Kadına yönelik şiddet, taciz, istismar ve katliamlar  sistematik bir şekilde devam ederken, AKP-MHP erkek iktidarı, tüm bu koşullar altında dahi, kadına yönelik şiddeti önlemeye dönük politikalar üretmek yerine kadınların onlarca yıllık mücadelesiyle kazandığı İstanbul Sözleşmesini, 6284 sayılı yasayı, toplumsal cinsiyet eşitliğini,  nafaka hakkını, eşit temsiliyet kazanımlarını tanımayarak gasp etmek istiyor.

'İSYANIMIZI ÖRGÜTLEMEK İÇİN ALANLARDAYIZ'

AKP-MHP erkek ittifakının bu kadın düşmanı politikalarına karşı sesimizi yükseltmek, isyanımızı örgütlemek, yaşamımıza ve haklarımıza sahip çıkmak, kayyım atamalarına gerekçe yapılan eşbaşkanlık sistemine sahip çıkmak için 25 Kasım Günü alanları dolduruyoruz.
Kadın katliamlarının erkek devlet tarafından seyirci kalınarak cezasız bırakılmasına, teşvik edilmesine, savaş politikaları ile kadına yönelik suçların arttırıldığı bu dönemde; isyanımızı birlikte büyüterek 25 Kasım günü evde, okulda, işyerinde, meydanlarda, yaşamın her alanında yan yana, omuz omuza olacağız.

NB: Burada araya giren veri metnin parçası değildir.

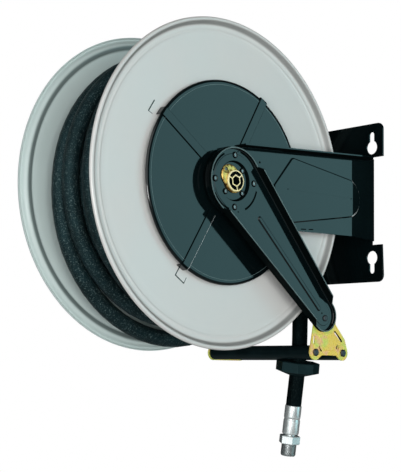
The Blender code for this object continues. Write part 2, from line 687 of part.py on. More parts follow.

25 Kasım günü, kadın katliamları başta olmak üzere kadına yönelik her türlü şiddetin önlenmesi;
İstanbul Sözleşmesi ve 6284 Sayılı kanun gibi, kadını şiddetten korumayı hedefleyen yasaların uygulanması;
Halkların yaşam iradesini hedefleyen ve aynı zamanda kadına yönelik her türlü şiddeti körükleyen savaş ve işgal politikalarına son verilmesi;
Kadın iradesini yok sayan kayyım siyasetine,  eşbaşkanlığa dönük saldırılara,
Dayatılan yoksulluğa, nafaka hakkımızın gasp edilmesine karşı;
Varlığımızın, irademizin ve emeğimizin görünür kılınması için; kadın örgütleri ve feministlerle birlikte alanlarda olacağız."